§ Stated task: Copy each line with the word "joints" in it.

§ Data excerpt:
........

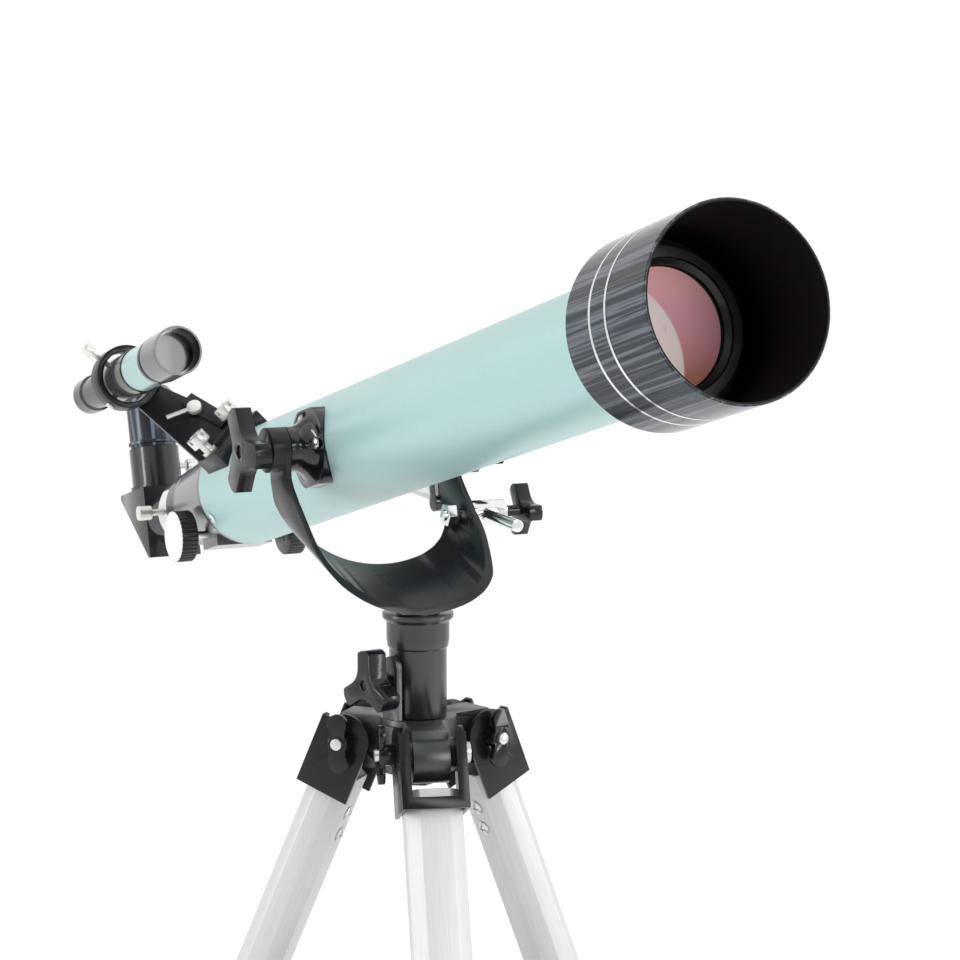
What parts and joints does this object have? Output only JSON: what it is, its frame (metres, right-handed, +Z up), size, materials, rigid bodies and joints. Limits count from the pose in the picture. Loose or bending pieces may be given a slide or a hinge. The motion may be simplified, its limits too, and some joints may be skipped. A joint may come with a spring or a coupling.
{
  "type": "telescope on tripod",
  "caption": "Refractor telescope with diagonal eyepiece and finder scope, carried in a tilting yoke on a folding tripod with extending legs and an accessory tray.",
  "frame": {"origin": "on the floor, on the azimuth axis, midway between the feet", "axes": "+Z up, +X the way the telescope looks, +Y to its left side where the slow-motion rod is"},
  "size_m": [0.7668, 0.4645, 0.8182],
  "materials": {
    "mount_black": "satin",
    "knob_black": "gloss",
    "leg_aluminium": "satin",
    "inner_aluminium": "satin",
    "bolt_steel": "satin",
    "clamp_plastic": "satin",
    "foot_rubber": "matt",
    "spreader_plastic": "satin",
    "chrome_steel": "polished",
    "tube_paint": "metallic gloss",
    "trim_black": "satin",
    "shield_black": "gloss",
    "coated_glass": "coated",
    "focuser_grey": "satin",
    "focus_black": "gloss",
    "diagonal_black": "gloss",
    "finder_paint": "satin"
  },
  "bodies": {
    "stand": {"tripod_head": "mount_black"},
    "azimuth_lock": {"azimuth_knob": "knob_black"},
    "mount": {"yoke_post": "mount_black", "yoke": "mount_black"},
    "leg_1": {"leg_bracket_1": "mount_black", "upper_leg_1": "leg_aluminium", "leg_fasteners_1": "bolt_steel", "leg_clamp_1": "clamp_plastic"},
    "hinge_nut_1": {"wing_nut_1": "knob_black"},
    "leg_lock_1": {"clamp_screw_1": "knob_black"},
    "leg_end_1": {"lower_leg_1": "inner_aluminium", "foot_1": "foot_rubber"},
    "spreader_arm_1": {"brace_1": "spreader_plastic"},
    "leg_2": {"leg_bracket_2": "mount_black", "upper_leg_2": "leg_aluminium", "leg_fasteners_2": "bolt_steel", "leg_clamp_2": "clamp_plastic"},
    "hinge_nut_2": {"wing_nut_2": "knob_black"},
    "leg_lock_2": {"clamp_screw_2": "knob_black"},
    "leg_end_2": {"lower_leg_2": "inner_aluminium", "foot_2": "foot_rubber"},
    "spreader_arm_2": {"brace_2": "spreader_plastic"},
    "leg_3": {"leg_bracket_3": "mount_black", "upper_leg_3": "leg_aluminium", "leg_fasteners_3": "bolt_steel", "leg_clamp_3": "clamp_plastic"},
    "hinge_nut_3": {"wing_nut_3": "knob_black"},
    "leg_lock_3": {"clamp_screw_3": "knob_black"},
    "leg_end_3": {"lower_leg_3": "inner_aluminium", "foot_3": "foot_rubber"},
    "spreader_arm_3": {"brace_3": "spreader_plastic"},
    "spreader": {"brace_hub": "spreader_plastic", "tray": "spreader_plastic"},
    "tray_lock": {"tray_nut": "knob_black"},
    "telescope": {"saddle_left": "knob_black", "saddle_right": "knob_black", "main_tube": "tube_paint", "tube_screws": "trim_black", "objective_cell": "trim_black", "objective_lens": "coated_glass", "dew_shield": "shield_black", "shield_bands": "chrome_steel", "focuser_body": "focuser_grey", "finder_bracket": "trim_black", "finder_screws": "chrome_steel", "finder_tube": "finder_paint"},
    "swivel": {"rod_swivel": "chrome_steel"},
    "slow_motion_rod": {"rod": "chrome_steel"},
    "rod_lock": {"rod_knob": "knob_black"},
    "altitude_lock_left": {"altitude_knob_left": "knob_black"},
    "altitude_lock_right": {"altitude_knob_right": "knob_black"},
    "focus_pinion": {"focus_shaft": "chrome_steel", "focus_knob_left": "focus_black", "focus_knob_right": "focus_black"},
    "focus_tube": {"drawtube": "chrome_steel"},
    "focus_tube_lock": {"drawtube_screw": "chrome_steel"},
    "diagonal": {"diagonal_body": "diagonal_black"},
    "diagonal_lock": {"diagonal_screw": "chrome_steel"},
    "ocular": {"eyepiece": "diagonal_black"},
    "finder_ocular": {"finder_eyepiece": "diagonal_black"}
  },
  "joints": [
    {"name": "azimuth", "type": "hinge", "parent": "stand", "child": "mount", "pos_m": [0, 0, 0.589], "axis": [0, 0, 1], "continuous": true},
    {"name": "azimuth_lock_turn", "type": "hinge", "parent": "stand", "child": "azimuth_lock", "pos_m": [0.00501, -0.01936, 0.554], "axis": [0.2504, -0.9681, 0], "continuous": true},
    {"name": "leg_1_fold", "type": "hinge", "parent": "stand", "child": "leg_1", "pos_m": [0.03373, -0.00935, 0.521], "axis": [0.2672, 0.9636, 0], "range_deg": [0, 16]},
    {"name": "hinge_nut_1_turn", "type": "hinge", "parent": "leg_1", "child": "hinge_nut_1", "pos_m": [0.03373, -0.00935, 0.521], "axis": [0.2672, 0.9636, 0], "continuous": true},
    {"name": "leg_lock_1_turn", "type": "hinge", "parent": "leg_1", "child": "leg_lock_1", "pos_m": [0.1561, -0.04329, 0.22184], "axis": [0.887, -0.246, 0.3907], "continuous": true},
    {"name": "leg_1_extend", "type": "slide", "parent": "leg_1", "child": "leg_end_1", "axis": [0.3765, -0.1044, -0.9205], "range_m": [0, 0.2]},
    {"name": "spreader_arm_1_turn", "type": "hinge", "parent": "leg_1", "child": "spreader_arm_1", "pos_m": [0.12628, -0.03502, 0.23586], "axis": [0.2672, 0.9636, 0], "range_deg": [0, 25.1]},
    {"name": "leg_2_fold", "type": "hinge", "parent": "stand", "child": "leg_2", "pos_m": [-0.00876, 0.03388, 0.521], "axis": [-0.9681, -0.2504, 0], "range_deg": [0, 16]},
    {"name": "hinge_nut_2_turn", "type": "hinge", "parent": "leg_2", "child": "hinge_nut_2", "pos_m": [-0.00876, 0.03388, 0.521], "axis": [-0.9681, -0.2504, 0], "continuous": true},
    {"name": "leg_lock_2_turn", "type": "hinge", "parent": "leg_2", "child": "leg_lock_2", "pos_m": [-0.04056, 0.15683, 0.22184], "axis": [-0.2305, 0.8912, 0.3907], "continuous": true},
    {"name": "leg_2_extend", "type": "slide", "parent": "leg_2", "child": "leg_end_2", "axis": [-0.0978, 0.3783, -0.9205], "range_m": [0, 0.2]},
    {"name": "spreader_arm_2_turn", "type": "hinge", "parent": "leg_2", "child": "spreader_arm_2", "pos_m": [-0.03281, 0.12687, 0.23586], "axis": [-0.9681, -0.2504, 0], "range_deg": [0, 25.1]},
    {"name": "leg_3_fold", "type": "hinge", "parent": "stand", "child": "leg_3", "pos_m": [-0.02496, -0.02453, 0.521], "axis": [0.7009, -0.7133, 0], "range_deg": [0, 16]},
    {"name": "hinge_nut_3_turn", "type": "hinge", "parent": "leg_3", "child": "hinge_nut_3", "pos_m": [-0.02496, -0.02453, 0.521], "axis": [0.7009, -0.7133, 0], "continuous": true},
    {"name": "leg_lock_3_turn", "type": "hinge", "parent": "leg_3", "child": "leg_lock_3", "pos_m": [-0.11554, -0.11354, 0.22184], "axis": [-0.6566, -0.6452, 0.3907], "continuous": true},
    {"name": "leg_3_extend", "type": "slide", "parent": "leg_3", "child": "leg_end_3", "axis": [-0.2787, -0.2739, -0.9205], "range_m": [0, 0.2]},
    {"name": "spreader_arm_3_turn", "type": "hinge", "parent": "leg_3", "child": "spreader_arm_3", "pos_m": [-0.09347, -0.09185, 0.23586], "axis": [0.7009, -0.7133, 0], "range_deg": [0, 25.1]},
    {"name": "spreader_lift", "type": "slide", "parent": "stand", "child": "spreader", "axis": [0, 0, 1], "range_m": [0, 0.0367]},
    {"name": "tray_lock_turn", "type": "hinge", "parent": "spreader", "child": "tray_lock", "pos_m": [0, 0, 0.34369], "axis": [0, 0, 1], "continuous": true},
    {"name": "altitude", "type": "hinge", "parent": "mount", "child": "telescope", "pos_m": [-0.068, 0, 0.668], "axis": [0, -1, 0], "range_deg": [-25, 30]},
    {"name": "swivel_turn", "type": "hinge", "parent": "mount", "child": "swivel", "pos_m": [-0.049, 0, 0.63], "axis": [0, -1, 0], "range_deg": [-12.5, 15]},
    {"name": "rod_anchor_turn", "type": "hinge", "parent": "telescope", "child": "slow_motion_rod", "pos_m": [-0.08896, 0.06, 0.63105], "axis": [0, -1, 0], "range_deg": [-15, 12.5]},
    {"name": "rod_lock_turn", "type": "hinge", "parent": "swivel", "child": "rod_lock", "pos_m": [-0.049, 0.075, 0.63], "axis": [0, 1, 0], "continuous": true},
    {"name": "altitude_lock_left_turn", "type": "hinge", "parent": "telescope", "child": "altitude_lock_left", "pos_m": [-0.068, -0.06, 0.668], "axis": [0, 1, 0], "continuous": true},
    {"name": "altitude_lock_right_turn", "type": "hinge", "parent": "telescope", "child": "altitude_lock_right", "pos_m": [-0.068, 0.06, 0.668], "axis": [0, 1, 0], "continuous": true},
    {"name": "focus_travel", "type": "slide", "parent": "telescope", "child": "focus_tube", "axis": [-0.9659, 0, -0.2588], "range_m": [0, 0.06]},
    {"name": "focus_turn", "type": "hinge", "parent": "telescope", "child": "focus_pinion", "pos_m": [-0.25936, 0, 0.59395], "axis": [0, 1, 0], "range_deg": [-983, 0]},
    {"name": "focus_tube_lock_turn", "type": "hinge", "parent": "focus_tube", "child": "focus_tube_lock", "pos_m": [-0.32783, -0.03, 0.59838], "axis": [0, -1, 0], "continuous": true},
    {"name": "diagonal_turn", "type": "hinge", "parent": "focus_tube", "child": "diagonal", "pos_m": [-0.36937, 0, 0.58725], "axis": [0.9659, 0, 0.2588], "continuous": true},
    {"name": "diagonal_lock_turn", "type": "hinge", "parent": "diagonal", "child": "diagonal_lock", "pos_m": [-0.39775, 0.02, 0.61588], "axis": [0, 1, 0], "continuous": true},
    {"name": "eyepiece_pull", "type": "slide", "parent": "diagonal", "child": "ocular", "axis": [-0.2588, 0, 0.9659], "range_m": [0, 0.02]},
    {"name": "finder_focus_turn", "type": "hinge", "parent": "telescope", "child": "finder_ocular", "pos_m": [-0.31824, -0.06295, 0.67461], "axis": [0.9659, 0, 0.2588], "continuous": true}
  ],
  "couplings": [
    {"joint": "spreader_arm_1_turn", "follows": "leg_1_fold", "ratio": 1.5546},
    {"joint": "leg_2_fold", "follows": "leg_1_fold", "ratio": 1},
    {"joint": "spreader_arm_2_turn", "follows": "leg_1_fold", "ratio": 1.5546},
    {"joint": "leg_3_fold", "follows": "leg_1_fold", "ratio": 1},
    {"joint": "spreader_arm_3_turn", "follows": "leg_1_fold", "ratio": 1.5546},
    {"joint": "spreader_lift", "follows": "leg_1_fold", "m_per_rad": 0.13061},
    {"joint": "swivel_turn", "follows": "altitude", "ratio": 0.5},
    {"joint": "rod_anchor_turn", "follows": "altitude", "ratio": -0.5},
    {"joint": "focus_turn", "follows": "focus_travel", "rad_per_m": -285.71}
  ]
}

........

§ In response:
What parts and joints does this object have? Output only JSON: what it is, its frame (metres, right-handed, +Z up), size, materials, rigid bodies and joints. Limits count from the pose in the picture. Loose or bending pieces may be given a slide or a hinge. The motion may be simplified, its limits too, and some joints may be skipped. A joint may come with a spring or a coupling.
  "joints": [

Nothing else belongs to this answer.